Следователь дал Гнедич листок бумаги и сказал: «Напишите здесь все, что вы перевели, – завтра погляжу». Она не решилась попросить побольше бумаги и села писать. Когда он утром вернулся к себе в кабинет, Гнедич ещё писала; рядом с ней сидел разъярённый конвоир. Следователь посмотрел: прочесть ничего нельзя; буквы меньше булавочной головки, октава занимает от силы квадратный сантиметр. «Читайте вслух!» – распорядился он. Это была девятая песнь – о Екатерине Второй. Следователь долго слушал, по временам смеялся, не верил ушам, да и глазам не верил; листок с шапкой «Показания обвиняемого» был заполнен с обеих сторон мельчайшими квадратиками строф, которые и в лупу нельзя было прочесть. Он прервал чтение: «Да вам за это надо дать Сталинскую премию!» – воскликнул он; других критериев у него не было. Гнедич горестно пошутила в ответ: «Её вы мне уже дали». Она редко позволяла себе такие шутки.
Чтение длилось довольно долго – Гнедич уместила на листке не менее тысячи строк, то есть 120 октав. «Могу ли чем-нибудь вам помочь?» – спросил следователь. «Вы можете – только вы!» – ответила Гнедич.

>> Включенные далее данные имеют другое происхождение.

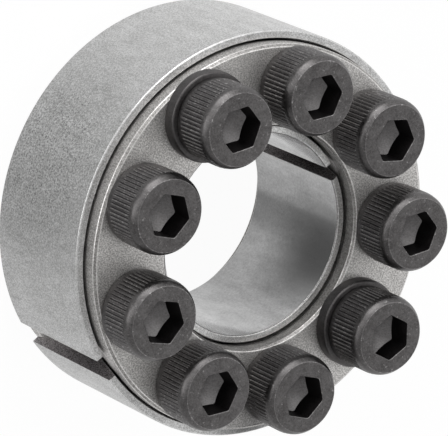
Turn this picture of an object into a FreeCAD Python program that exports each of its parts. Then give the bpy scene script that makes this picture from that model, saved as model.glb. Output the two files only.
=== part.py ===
import FreeCAD, Part
import math
import os

os.makedirs("parts", exist_ok=True)

# Shaft locking assembly for a plain shaft and a plain hub, all sizes in millimetres and degrees.
# Z runs along the shaft towards the screw heads. The origin is the centre of the rear face, on which
# the assembly stands. It is drawn as delivered, loose: the screws still have their travel to close.

# Slit rings
BORE_DIAMETER = 25.0
OUTER_DIAMETER = 50.0
SLIT_RING_LENGTH = 17.0
TAPER_ANGLE = 14.0
OUTER_RING_EDGE_WALL = 0.95
INNER_RING_EDGE_WALL = 0.88
RIDGE_LAND = 1.6
OUTER_SLIT_WIDTH = 3.2
OUTER_SLIT_ANGLE = 54.9
INNER_SLIT_WIDTH = 2.0
INNER_SLIT_ANGLE = 230.2
OUTER_RING_CHAMFER = 0.3
BORE_CHAMFER = 0.3

# Thrust rings
CLAMPED_WIDTH = 20.0
CLOSING_TRAVEL = 0.9
THRUST_RING_THICKNESS = 7.6
CONE_CLEARANCE = 0.3
THRUST_OUTER_CHAMFER = 0.35
THRUST_INNER_CHAMFER = 0.3

# Circle of screws
SCREW_COUNT = 9
CLEARANCE_HOLE_DIAMETER = 6.4
JACKING_THREAD_DIAMETER = 8.0
JACKING_THREAD_PITCH = 1.25
THREAD_CLEARANCE = 0.05
HOLE_CHAMFER = 0.3
WASHERED_SCREWS = (4, 8)

# Socket head cap screw, M6 x 18
THREAD_DIAMETER = 6.0
SCREW_LENGTH = 18.0
TIP_CHAMFER = 0.6
HEAD_DIAMETER = 9.8
HEAD_HEIGHT = 6.0
SHOULDER_WIDTH = 0.5
SHOULDER_HEIGHT = 0.7
SOCKET_ACROSS_FLATS = 5.0
SOCKET_DEPTH = 3.0
SOCKET_FLOOR_ANGLE = 120.0
KNURL_COUNT = 60
KNURL_DEPTH = 0.1
KNURL_STEP = 0.02
KNURL_BOTTOM = 0.9
# How far each hexagon has been turned, in the order of the screws round the circle
SOCKET_TURNS = (10.0, 25.0, 5.0, 52.0, 30.0, 16.0, 27.0, 31.0, 7.0)

# Washer under the screws that stand over the jacking threads
WASHER_OUTER_DIAMETER = 11.0
WASHER_INNER_DIAMETER = 6.4
WASHER_THICKNESS = 1.6
WASHER_CHAMFER = 0.25

# Levels along the axis
TAPER = math.tan(math.radians(TAPER_ANGLE))
LOOSE_WIDTH = CLAMPED_WIDTH + CLOSING_TRAVEL
SLIT_RING_REAR = (LOOSE_WIDTH - SLIT_RING_LENGTH) / 2
SLIT_RING_FRONT = SLIT_RING_REAR + SLIT_RING_LENGTH
MIDDLE = LOOSE_WIDTH / 2
FRONT_FACE = LOOSE_WIDTH

# Radii
BORE_RADIUS = BORE_DIAMETER / 2
OUTER_RADIUS = OUTER_DIAMETER / 2
OUTER_RING_MOUTH = OUTER_RADIUS - OUTER_RING_EDGE_WALL
INNER_RING_MOUTH = BORE_RADIUS + INNER_RING_EDGE_WALL
TAPER_RISE = (SLIT_RING_LENGTH - RIDGE_LAND) / 2 * TAPER
SHANK_RADIUS = (THREAD_DIAMETER - THREAD_CLEARANCE) / 2
TAPPED_RADIUS = (THREAD_DIAMETER + THREAD_CLEARANCE) / 2

# The screws stand halfway between the bore and the outside.
SCREW_CIRCLE_DIAMETER = (BORE_DIAMETER + OUTER_DIAMETER) / 2

# Screw heads
HEAD_RADIUS = HEAD_DIAMETER / 2
KNURL_TOP = HEAD_HEIGHT - SHOULDER_HEIGHT
PITCH_ANGLE = 360.0 / SCREW_COUNT
CUT_MARGIN = 1.0


def turned(outline):
    """Solid of revolution about Z from an outline of (radius, height) points."""
    points = [FreeCAD.Vector(radius, 0, height) for radius, height in outline]
    wire = Part.makePolygon(points + points[:1])
    return Part.Face(wire).revolve(FreeCAD.Vector(0, 0, 0), FreeCAD.Vector(0, 0, 1), 360)


def round_bar(radius, bottom, top):
    """Cylinder on the Z axis between two levels."""
    return Part.makeCylinder(radius, top - bottom, FreeCAD.Vector(0, 0, bottom))


def countersink(radius, chamfer, level, upwards):
    """Cone that breaks the edge of a hole at a level, opening upwards or downwards."""
    reach = chamfer + CUT_MARGIN
    wide = radius + reach
    direction = FreeCAD.Vector(0, 0, 1) if upwards else FreeCAD.Vector(0, 0, -1)
    start = level - chamfer if upwards else level + chamfer
    return Part.makeCone(radius, wide, reach, FreeCAD.Vector(0, 0, start), direction)


def on_screw_circle(shape, number):
    """Copy of a shape at screw 1, 2, 3 and so on, counted anticlockwise seen from the heads."""
    angle = number * PITCH_ANGLE
    copy = shape.copy()
    copy.translate(FreeCAD.Vector(SCREW_CIRCLE_DIAMETER / 2, 0, 0))
    copy.rotate(FreeCAD.Vector(0, 0, 0), FreeCAD.Vector(0, 0, 1), angle)
    return copy


def radial_slit(width, inner, outer, angle):
    """Saw cut through one wall of a ring, along its whole length."""
    height = SLIT_RING_LENGTH + 2 * CUT_MARGIN
    corner = FreeCAD.Vector(inner, -width / 2, SLIT_RING_REAR - CUT_MARGIN)
    slit = Part.makeBox(outer - inner, width, height, corner)
    slit.rotate(FreeCAD.Vector(0, 0, 0), FreeCAD.Vector(0, 0, 1), angle)
    return slit


def outer_ring():
    """Cylinder outside, double taper inside with its narrowest place in the middle."""
    ridge = OUTER_RING_MOUTH - TAPER_RISE
    chamfer = OUTER_RING_CHAMFER
    ring = turned([
        (OUTER_RING_MOUTH, SLIT_RING_REAR),
        (OUTER_RADIUS - chamfer, SLIT_RING_REAR),
        (OUTER_RADIUS, SLIT_RING_REAR + chamfer),
        (OUTER_RADIUS, SLIT_RING_FRONT - chamfer),
        (OUTER_RADIUS - chamfer, SLIT_RING_FRONT),
        (OUTER_RING_MOUTH, SLIT_RING_FRONT),
        (ridge, MIDDLE + RIDGE_LAND / 2),
        (ridge, MIDDLE - RIDGE_LAND / 2),
    ])
    slit = radial_slit(OUTER_SLIT_WIDTH, ridge - CUT_MARGIN, OUTER_RADIUS + CUT_MARGIN, OUTER_SLIT_ANGLE)
    return ring.cut(slit)


def inner_ring():
    """Cylindrical bore, double taper outside with its widest place in the middle."""
    ridge = INNER_RING_MOUTH + TAPER_RISE
    chamfer = BORE_CHAMFER
    ring = turned([
        (BORE_RADIUS + chamfer, SLIT_RING_REAR),
        (INNER_RING_MOUTH, SLIT_RING_REAR),
        (ridge, MIDDLE - RIDGE_LAND / 2),
        (ridge, MIDDLE + RIDGE_LAND / 2),
        (INNER_RING_MOUTH, SLIT_RING_FRONT),
        (BORE_RADIUS + chamfer, SLIT_RING_FRONT),
        (BORE_RADIUS, SLIT_RING_FRONT - chamfer),
        (BORE_RADIUS, SLIT_RING_REAR + chamfer),
    ])
    slit = radial_slit(INNER_SLIT_WIDTH, BORE_RADIUS - CUT_MARGIN, ridge + CUT_MARGIN, INNER_SLIT_ANGLE)
    return ring.cut(slit)


def thrust_ring_blank():
    """Front wedge ring without its holes: a collar that stands proud, then two tapers inwards."""
    outer = OUTER_RING_MOUTH - CONE_CLEARANCE
    inner = INNER_RING_MOUTH + CONE_CLEARANCE
    thin_end = FRONT_FACE - THRUST_RING_THICKNESS
    rise = (SLIT_RING_FRONT - thin_end) * TAPER
    return turned([
        (inner + THRUST_INNER_CHAMFER, FRONT_FACE),
        (outer - THRUST_OUTER_CHAMFER, FRONT_FACE),
        (outer, FRONT_FACE - THRUST_OUTER_CHAMFER),
        (outer, SLIT_RING_FRONT),
        (outer - rise, thin_end),
        (inner + rise, thin_end),
        (inner, SLIT_RING_FRONT),
        (inner, FRONT_FACE - THRUST_INNER_CHAMFER),
    ])


def front_thrust_ring():
    """Wedge ring under the heads: clearance holes, and jacking holes under the washers."""
    bottom = FRONT_FACE - THRUST_RING_THICKNESS - CUT_MARGIN
    top = FRONT_FACE + CUT_MARGIN
    core = (JACKING_THREAD_DIAMETER - JACKING_THREAD_PITCH) / 2
    lead_in = JACKING_THREAD_DIAMETER / 2 + HOLE_CHAMFER - core
    clearance_hole = round_bar(CLEARANCE_HOLE_DIAMETER / 2, bottom, top)
    jacking_hole = round_bar(core, bottom, top)
    jacking_hole = jacking_hole.fuse(countersink(core, lead_in, FRONT_FACE, True))
    ring = thrust_ring_blank()
    for number in range(1, SCREW_COUNT + 1):
        hole = jacking_hole if number in WASHERED_SCREWS else clearance_hole
        ring = ring.cut(on_screw_circle(hole, number))
    return ring


def rear_thrust_ring():
    """Mirrored wedge ring with tapped holes, which the screws pull forwards."""
    ring = thrust_ring_blank().mirror(FreeCAD.Vector(0, 0, MIDDLE), FreeCAD.Vector(0, 0, 1))
    tapped_hole = round_bar(TAPPED_RADIUS, -CUT_MARGIN, THRUST_RING_THICKNESS + CUT_MARGIN)
    tapped_hole = tapped_hole.fuse(countersink(TAPPED_RADIUS, HOLE_CHAMFER, 0, False))
    for number in range(1, SCREW_COUNT + 1):
        ring = ring.cut(on_screw_circle(tapped_hole, number))
    return ring


def knurl():
    """Band of straight teeth rolled round the head, a little proud of its plain part."""
    root = HEAD_RADIUS + KNURL_STEP
    crest = root + KNURL_DEPTH
    points = []
    for flank in range(2 * KNURL_COUNT):
        turn = math.pi * flank / KNURL_COUNT
        radius = crest if flank % 2 else root
        points.append(FreeCAD.Vector(radius * math.cos(turn), radius * math.sin(turn), KNURL_BOTTOM))
    outline = Part.makePolygon(points + points[:1])
    return Part.Face(outline).extrude(FreeCAD.Vector(0, 0, KNURL_TOP - KNURL_BOTTOM))


def socket():
    """Hexagon hole for the key, with the conical floor that the punch leaves."""
    corner = SOCKET_ACROSS_FLATS / 2 / math.cos(math.radians(30))
    bottom = HEAD_HEIGHT - SOCKET_DEPTH
    corners = []
    for side in range(6):
        turn = math.radians(60 * side)
        corners.append(FreeCAD.Vector(corner * math.cos(turn), corner * math.sin(turn), bottom))
    outline = Part.makePolygon(corners + corners[:1])
    hexagon = Part.Face(outline).extrude(FreeCAD.Vector(0, 0, SOCKET_DEPTH + CUT_MARGIN))
    floor_depth = corner / math.tan(math.radians(SOCKET_FLOOR_ANGLE / 2))
    floor = Part.makeCone(0, corner, floor_depth, FreeCAD.Vector(0, 0, bottom - floor_depth))
    lower_hexagon = Part.Face(outline).extrude(FreeCAD.Vector(0, 0, -floor_depth))
    return hexagon.fuse(floor.common(lower_hexagon)).removeSplitter()


def cap_screw_blank():
    """Screw with its head on the level Z = 0 and its thread below, before the socket is made."""
    body = turned([
        (0, -SCREW_LENGTH),
        (SHANK_RADIUS - TIP_CHAMFER, -SCREW_LENGTH),
        (SHANK_RADIUS, -SCREW_LENGTH + TIP_CHAMFER),
        (SHANK_RADIUS, 0),
        (HEAD_RADIUS, 0),
        (HEAD_RADIUS, KNURL_TOP),
        (HEAD_RADIUS - SHOULDER_WIDTH, HEAD_HEIGHT),
        (0, HEAD_HEIGHT),
    ])
    return body.fuse(knurl())


def clamping_screw(blank, hexagon, number):
    """Finished screw in its place, its hexagon turned as the fitter left it."""
    turn = SOCKET_TURNS[(number - 1) % len(SOCKET_TURNS)] - number * PITCH_ANGLE
    key_hole = hexagon.copy()
    key_hole.rotate(FreeCAD.Vector(0, 0, 0), FreeCAD.Vector(0, 0, 1), turn)
    screw = blank.cut(key_hole)
    seat = FRONT_FACE
    if number in WASHERED_SCREWS:
        seat = FRONT_FACE + WASHER_THICKNESS
    screw.translate(FreeCAD.Vector(0, 0, seat))
    return on_screw_circle(screw, number)


def washer(number):
    """Plain washer on the front face, round one screw."""
    inner = WASHER_INNER_DIAMETER / 2
    outer = WASHER_OUTER_DIAMETER / 2
    top = FRONT_FACE + WASHER_THICKNESS
    ring = turned([
        (inner, FRONT_FACE),
        (outer, FRONT_FACE),
        (outer, top - WASHER_CHAMFER),
        (outer - WASHER_CHAMFER, top),
        (inner, top),
    ])
    return on_screw_circle(ring, number)


def export(name, shape):
    """Write one piece as its own file and say how large it is."""
    shape.exportStep("parts/%s.step" % name)
    print("%-20s %9.1f mm3" % (name, shape.Volume))


export("outer_ring", outer_ring())
export("inner_ring", inner_ring())
export("front_thrust_ring", front_thrust_ring())
export("rear_thrust_ring", rear_thrust_ring())

screw_blank = cap_screw_blank()
hexagon_cut = socket()
for place in range(1, SCREW_COUNT + 1):
    export("clamping_screw_%d" % place, clamping_screw(screw_blank, hexagon_cut, place))

for order, place in enumerate(WASHERED_SCREWS, start=1):
    export("washer_%d" % order, washer(place))
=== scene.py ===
# %% [markdown]
# # Shaft locking assembly, 25 x 50 mm
#
# A keyless locking assembly fixes a hub on a plain shaft. Two thin slit rings, one inside the hub and
# one on the shaft, are spread by two wedge-shaped thrust rings that nine screws draw together.
#
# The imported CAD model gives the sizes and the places. This script gives each piece its finish and
# the small forms that the plain CAD solids leave out: rubbed edges, the flat crests of the rolled
# knurl, the broken edge of the hexagon and the screw threads.

# %% Load the frame
import math

import bmesh
import bpy
from mathutils import Matrix, Vector


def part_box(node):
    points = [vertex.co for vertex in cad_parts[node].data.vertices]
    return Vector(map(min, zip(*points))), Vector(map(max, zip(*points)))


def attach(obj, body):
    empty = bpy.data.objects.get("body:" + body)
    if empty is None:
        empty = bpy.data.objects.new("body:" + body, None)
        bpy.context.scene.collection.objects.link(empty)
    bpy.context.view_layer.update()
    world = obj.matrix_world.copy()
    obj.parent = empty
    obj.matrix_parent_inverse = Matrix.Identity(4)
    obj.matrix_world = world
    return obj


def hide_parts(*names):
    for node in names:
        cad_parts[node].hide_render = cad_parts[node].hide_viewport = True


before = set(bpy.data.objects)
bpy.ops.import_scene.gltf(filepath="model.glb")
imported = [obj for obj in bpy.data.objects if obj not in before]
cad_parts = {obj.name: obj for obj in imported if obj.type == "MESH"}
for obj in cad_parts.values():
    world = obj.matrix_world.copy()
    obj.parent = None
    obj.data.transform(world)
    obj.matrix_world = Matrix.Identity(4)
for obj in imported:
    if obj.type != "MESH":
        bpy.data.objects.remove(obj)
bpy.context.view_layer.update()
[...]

Ей нужны: книга Байрона (она назвала издание, которое казалось ей наиболее наджным и содержало комментарии), словарь Вебстера, бумага, карандаш ну и, конечно, одиночная камера.
Через несколько дней следователь обошёл с ней внутреннюю тюрьму ГБ при Большом доме, нашёл камеру чуть посветлее других; туда принесли стол и то, что она просила.
В этой камере Татьяна Григорьевна провела два года. Редко ходила гулять, ничего не читала – жила стихами Байрона. Рассказывая мне об этих месяцах, она сказала, что постоянно твердила про себя строки Пушкина, обращенные к её далёкому предку, Николаю Ивановичу Гнедичу:
С Гомером долго ты беседовал один,Тебя мы долго ожидали.И светел ты сошел с таинственных вершинИ вынес нам свои скрижали…Он «беседовал один» с Гомером, она – с Байроном. Два года спустя Татьяна Гнедич, подобно Николаю Гнедичу, сошла «с таинственных вершин» и вынесла «свои скрижали». Только ее «таинственные вершины» были тюремной камерой, оборудованной зловонной парашей и оконным «намордником», который заслонял небо, перекрывая дневной свет. Никто ей не мешал – только время от времени, когда она ходила из угла в угол камеры в поисках рифмы, надзиратель с грохотом открывал дверь и рявкал: «Тебе писать велено, а ты тут гуляешь!»